When your spouse passes away in retirement, it could have profound consequences for your financial security. It’s imperative to plan ahead for this possibility to ensure you remain financially stable even after the loss of your partner.
Taking these steps early on could help shore up your finances so the death of a spouse won’t leave you struggling for funds for the rest of your life.
How could the death of a spouse affect your finances as a retiree?
As a retiree, the death of your spouse could affect your finances in a few profound ways:
You’ll lose access to your spouse’s Social Security benefits. Most couples have two Social Security checks coming into the house. When one spouse passes, the surviving widow or widower gets to keep the higher of the two benefit checks either partner was receiving. But this could still mean your income is cut in half if you and your spouse had similar size checks.
You’ll have to pay for funeral costs. These can add up to several thousand dollars.
You could be pushed into a higher tax bracket. Single filers can earn less income before they move up to a higher tax rate. And they can earn less income before Social Security benefits become partly taxable.
If your spouse had a pension from their employer, it’s possible you could lose that money as well, depending on whether there was a survivor benefit or not.
What can you do to be prepared?
Preparing for the death of a spouse needs to start long before someone passes away.
One of the first steps that should be considered is the purchase of life insurance. Life insurance can cover funeral costs and help to ensure the death of a spouse doesn’t lead to financial devastation. This is best purchased at a young age to keep costs down, but guaranteed issue and final expense policies are an option even for older seniors and those with pre-existing health conditions.
It’s also important to be smart about both tax planning and about choosing the best Social Security claiming strategy.
Investing throughout your career in a Roth IRA could ensure you don’t have to worry about a lot of taxable income as a senior since your distributions won’t be subject to tax — nor will they potentially render your social Security benefits taxable.
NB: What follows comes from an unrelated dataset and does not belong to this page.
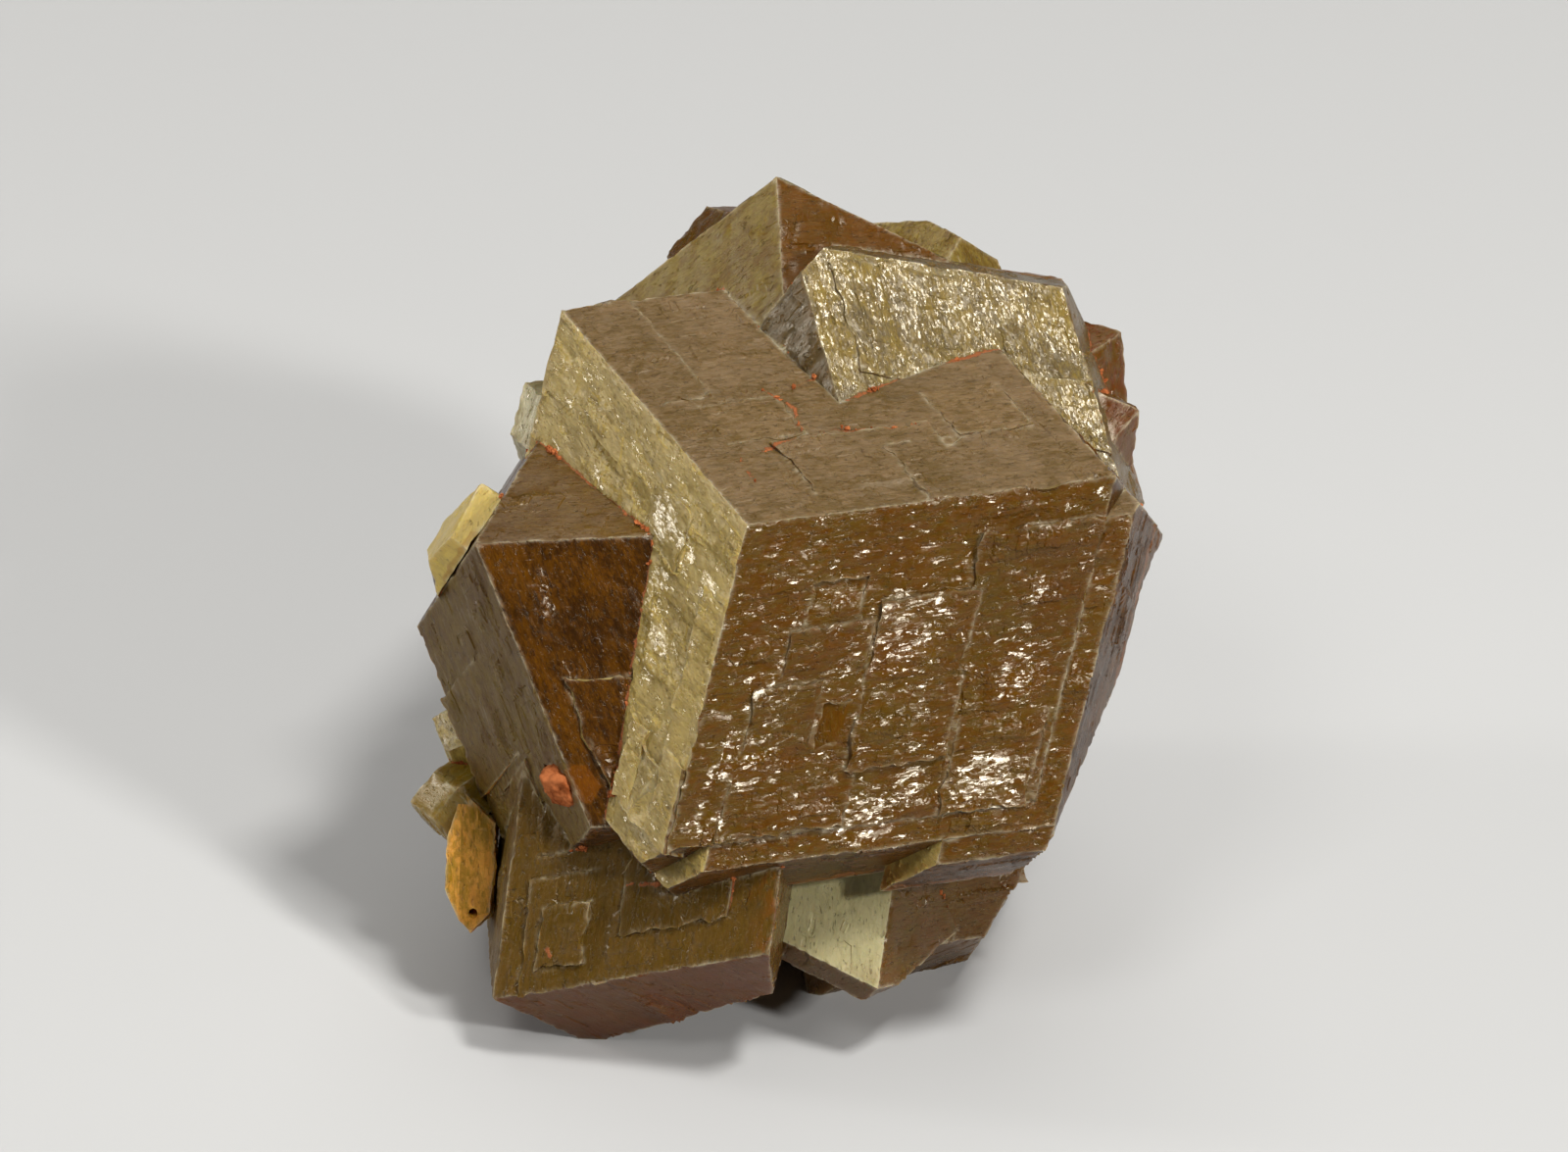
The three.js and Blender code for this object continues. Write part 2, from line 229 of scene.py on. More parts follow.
class GarnetColours(bpy.types.PropertyGroup):
    """Tints of the crystal faces and of the iron oxide."""

    mauve: colour("Mauve", "Large upper face of the main crystal", tone(107, 84, 53))
    bronze: colour("Bronze", "Darker patches of the brown faces", tone(84, 60, 18))
    tan: colour("Tan", "Left face of the main crystal", tone(156, 134, 74))
    khaki: colour("Khaki", "Darker patches of the pale faces", tone(118, 98, 46))
    amber: colour("Amber", "Front face of the main crystal", tone(82, 47, 1))
    dark_amber: colour("Dark amber", "Faces that look at the ground", tone(84, 38, 1))
    umber: colour("Umber", "Dark brown faces", tone(46, 23, 1))
    brown: colour("Brown", "Dull brown faces", tone(72, 46, 6))
    moss: colour("Moss", "Green-brown faces at the top", tone(112, 94, 40))
    silver: colour("Silver", "Bright face beside the crown", tone(88, 74, 48))
    olive: colour("Olive", "Dark green-brown faces at the lower left", tone(76, 54, 6))
    grey_olive: colour("Grey olive", "Dull faces at the left", tone(94, 72, 12))
    pale: colour("Pale", "Light grey-green face of the foot crystal", tone(164, 154, 112))
    sage: colour("Sage", "Greener patches of the pale face", tone(142, 134, 94))
    straw: colour("Straw", "Pale yellow parts of small crystals", tone(176, 152, 78))
    honey: colour("Honey", "Small yellow crystals", tone(122, 94, 12))
    splinter: colour("Splinter", "Broken sliver at the left", tone(204, 144, 60))
    glow: colour("Glow", "Thin rims, which light shines through", tone(128, 70, 8))
    # Pale colour of the specks, and of the worn rims, where it is also a painted highlight along the
    # edges
    dust: colour("Dust", "Pale specks on the faces", tone(200, 190, 160))
    rust: colour("Rust", "Iron oxide in the seams", tone(178, 104, 60))
    rust_dark: colour("Dark rust", "Hollows of the iron oxide", tone(122, 60, 26))


class GarnetSizes(bpy.types.PropertyGroup):
    """Sizes of the surface detail."""

    mesh_front: length("Front mesh", "Distance between mesh points on faces that look forward", 0.31)
    mesh_back: length("Back mesh", "Distance between mesh points on the other faces", 0.5)
    block_height: length("Block height", "Rise of a growth block on a face", 0.045)
    chip_depth: length("Chip depth", "How far the crystal edges are worn back", 0.09)
    ledge_wander: length("Ledge wander", "How far a growth ledge strays from its line", 0.16)
    stain_width: length("Stain width", "How far rust spreads from a seam", 0.42)
    grain: length("Grain size", "Largest rust grain in a seam", 0.22)
    grain_count: bpy.props.IntProperty(
        name="Grain count", description="Rust grains along all seams", default=1300, min=0
    )


class GarnetStage(bpy.types.PropertyGroup):
    """The floor and the lights."""

    floor: colour("Floor", "Colour of the floor", (0.52, 0.515, 0.50))
    key: measure("Key light", "Power of the key light", 1.7, unit="POWER")
    fill: measure("Fill", "Power of the side lights", 0.6, unit="POWER")
    ambient: measure("Ambient", "Brightness of the surroundings", 0.05, subtype="FACTOR", min=0, max=1)


# Helpers for meshes


def stored(items, field, size, kind):
    """One field of a mesh's points, edges or triangles, with a row for each of them."""
    values = np.empty(len(items) * size, kind)
    items.foreach_get(field, values)
    return values.reshape(-1, size)


def edges_of(triangles):
    """Each edge as a sorted pair, with the triangles at its sides."""
    sides = {}
    for index, corners in enumerate(triangles.tolist()):
        for i, j in zip(corners, corners[1:] + corners[:1]):
            sides.setdefault((min(i, j), max(i, j)), []).append(index)
    return sides


def unit(vectors):
    """Vectors of length 1 in the same directions."""
    return vectors / np.maximum(np.linalg.norm(vectors, axis=1), 1e-12)[:, None]


def crosses(points, triangles):
    """A vector upright on each triangle, as long as twice its area."""
    a, b, c = (points[triangles[:, k]] for k in range(3))
    return np.cross(b - a, c - a)


def turns(places, triangles):
    """Twice the area of each triangle in a plane, below 0 where its corners run clockwise."""
    return crosses(raised(places), triangles)[:, 2]


def raised(places):
    """Places in a plane as points in space."""
    return np.column_stack((places, np.zeros(len(places))))


def neighbours(count, pairs):
    """For each of so many indices, the ones that it is paired with."""
    beside = [[] for _ in range(count)]
    for one, other in pairs:
        beside[one].append(other)
        beside[other].append(one)
    return beside


def reached(seed, beside, free):
    """The free indices that neighbours lead to from a seed. They are free no longer."""
    free[seed] = False
    queue, members = [seed], []
    while queue:
        here = queue.pop()
        members.append(here)
        for other in beside[here]:
            if free[other]:
                free[other] = False
                queue.append(other)
    return members


def nearest(points, marks):
    """For each point, the index of the closest mark and the distance to it."""
    tree = KDTree(len(marks))
    for index, mark in enumerate(marks):
        tree.insert(mark, index)
    tree.balance()
    found = [tree.find(point) for point in points]
    return [index for _, index, _ in found], np.array([apart for _, _, apart in found])


# Flat parts of the solid and their crystal faces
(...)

As for claiming Social Security, it’s often best to have the higher-earning spouse wait as long as possible in order to maximize survivor benefits available to a partner that’s left behind.
To make sure the surviving spouse is cared for, it’s also important to ensure both partners have saved as much as possible in a retirement investment account. Having substantial assets reduces the financial consequences of a death, since the money in an investment account should provide plenty to cover funeral costs and render the loss of one Social Security check a minor blip rather than a financial disaster.
Ultimately, by taking these key planning steps, you can ensure whichever spouse lives the longest doesn’t end up spending the rest of their life struggling. It’s definitely worth making a plan to prevent that undesirable fate.